TASK TO CARRY OUT |
In the listing below, locate the line containing "Write the FreeCAD" and the line containing "DISPLAY_MODULE_Z = (29.6, 84.7)". Output both of them and every line between, exactly as written, and nothing more.

[start]

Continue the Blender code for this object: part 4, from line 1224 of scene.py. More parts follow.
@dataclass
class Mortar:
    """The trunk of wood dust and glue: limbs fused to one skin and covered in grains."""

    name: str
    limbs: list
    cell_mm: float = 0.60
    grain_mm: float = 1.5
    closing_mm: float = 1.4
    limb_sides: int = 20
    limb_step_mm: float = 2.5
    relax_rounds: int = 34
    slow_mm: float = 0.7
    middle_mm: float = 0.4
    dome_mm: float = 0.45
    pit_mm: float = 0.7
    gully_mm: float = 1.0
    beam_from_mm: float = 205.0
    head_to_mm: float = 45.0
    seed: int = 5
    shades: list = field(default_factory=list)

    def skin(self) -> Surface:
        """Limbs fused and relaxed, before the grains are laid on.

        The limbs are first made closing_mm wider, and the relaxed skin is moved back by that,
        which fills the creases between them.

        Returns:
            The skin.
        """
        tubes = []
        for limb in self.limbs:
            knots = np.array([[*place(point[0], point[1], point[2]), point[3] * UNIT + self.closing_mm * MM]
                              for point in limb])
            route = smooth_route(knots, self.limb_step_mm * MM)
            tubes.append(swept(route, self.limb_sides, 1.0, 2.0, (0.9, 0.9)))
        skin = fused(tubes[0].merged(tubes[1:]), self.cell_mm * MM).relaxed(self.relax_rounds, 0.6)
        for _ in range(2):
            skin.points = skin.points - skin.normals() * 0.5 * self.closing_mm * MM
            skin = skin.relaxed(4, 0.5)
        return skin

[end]
[start]

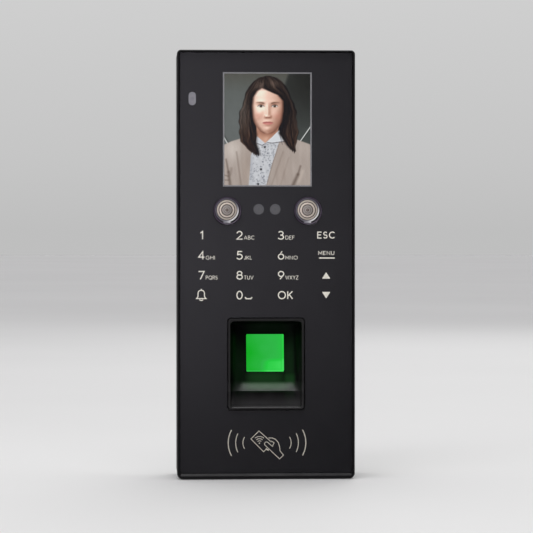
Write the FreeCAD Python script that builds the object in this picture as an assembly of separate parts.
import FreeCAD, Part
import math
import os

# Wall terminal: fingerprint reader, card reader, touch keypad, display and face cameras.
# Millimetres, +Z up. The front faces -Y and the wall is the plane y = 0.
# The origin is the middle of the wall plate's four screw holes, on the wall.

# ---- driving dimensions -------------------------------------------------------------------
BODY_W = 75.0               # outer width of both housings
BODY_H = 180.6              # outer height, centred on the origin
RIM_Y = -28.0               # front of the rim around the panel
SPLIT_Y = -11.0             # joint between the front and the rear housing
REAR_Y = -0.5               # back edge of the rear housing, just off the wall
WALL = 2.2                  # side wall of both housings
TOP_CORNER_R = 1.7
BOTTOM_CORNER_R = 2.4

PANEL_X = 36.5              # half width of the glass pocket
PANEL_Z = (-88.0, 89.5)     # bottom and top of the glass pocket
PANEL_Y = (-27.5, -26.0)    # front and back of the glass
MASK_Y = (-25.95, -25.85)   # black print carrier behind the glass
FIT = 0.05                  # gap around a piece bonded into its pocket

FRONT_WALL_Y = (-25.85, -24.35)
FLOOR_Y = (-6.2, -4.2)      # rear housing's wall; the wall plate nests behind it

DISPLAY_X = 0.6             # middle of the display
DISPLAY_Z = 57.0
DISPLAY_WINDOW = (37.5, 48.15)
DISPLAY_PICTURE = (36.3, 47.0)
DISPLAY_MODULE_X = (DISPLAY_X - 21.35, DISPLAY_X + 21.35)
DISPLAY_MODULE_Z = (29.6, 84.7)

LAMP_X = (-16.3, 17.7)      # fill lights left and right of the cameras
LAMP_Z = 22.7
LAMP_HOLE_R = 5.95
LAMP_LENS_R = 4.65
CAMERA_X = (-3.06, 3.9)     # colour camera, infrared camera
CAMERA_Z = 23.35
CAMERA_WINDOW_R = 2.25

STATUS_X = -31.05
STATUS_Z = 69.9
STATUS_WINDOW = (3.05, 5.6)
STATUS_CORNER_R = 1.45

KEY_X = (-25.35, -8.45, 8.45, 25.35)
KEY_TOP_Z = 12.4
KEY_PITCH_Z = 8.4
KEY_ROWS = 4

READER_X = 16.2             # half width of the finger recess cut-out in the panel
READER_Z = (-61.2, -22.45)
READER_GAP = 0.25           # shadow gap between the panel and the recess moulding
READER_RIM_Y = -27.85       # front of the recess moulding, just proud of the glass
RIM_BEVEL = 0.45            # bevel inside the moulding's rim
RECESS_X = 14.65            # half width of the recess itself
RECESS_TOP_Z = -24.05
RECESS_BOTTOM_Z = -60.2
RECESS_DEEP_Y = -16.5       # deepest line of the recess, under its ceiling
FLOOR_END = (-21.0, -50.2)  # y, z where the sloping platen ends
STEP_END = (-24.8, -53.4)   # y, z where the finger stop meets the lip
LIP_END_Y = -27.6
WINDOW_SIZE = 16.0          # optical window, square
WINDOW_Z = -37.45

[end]

FINAL RESULT |
Write the FreeCAD Python script that builds the object in this picture as an assembly of separate parts.
import FreeCAD, Part
import math
import os

# Wall terminal: fingerprint reader, card reader, touch keypad, display and face cameras.
# Millimetres, +Z up. The front faces -Y and the wall is the plane y = 0.
# The origin is the middle of the wall plate's four screw holes, on the wall.

# ---- driving dimensions -------------------------------------------------------------------
BODY_W = 75.0               # outer width of both housings
BODY_H = 180.6              # outer height, centred on the origin
RIM_Y = -28.0               # front of the rim around the panel
SPLIT_Y = -11.0             # joint between the front and the rear housing
REAR_Y = -0.5               # back edge of the rear housing, just off the wall
WALL = 2.2                  # side wall of both housings
TOP_CORNER_R = 1.7
BOTTOM_CORNER_R = 2.4

PANEL_X = 36.5              # half width of the glass pocket
PANEL_Z = (-88.0, 89.5)     # bottom and top of the glass pocket
PANEL_Y = (-27.5, -26.0)    # front and back of the glass
MASK_Y = (-25.95, -25.85)   # black print carrier behind the glass
FIT = 0.05                  # gap around a piece bonded into its pocket

FRONT_WALL_Y = (-25.85, -24.35)
FLOOR_Y = (-6.2, -4.2)      # rear housing's wall; the wall plate nests behind it

DISPLAY_X = 0.6             # middle of the display
DISPLAY_Z = 57.0
DISPLAY_WINDOW = (37.5, 48.15)
DISPLAY_PICTURE = (36.3, 47.0)
DISPLAY_MODULE_X = (DISPLAY_X - 21.35, DISPLAY_X + 21.35)
DISPLAY_MODULE_Z = (29.6, 84.7)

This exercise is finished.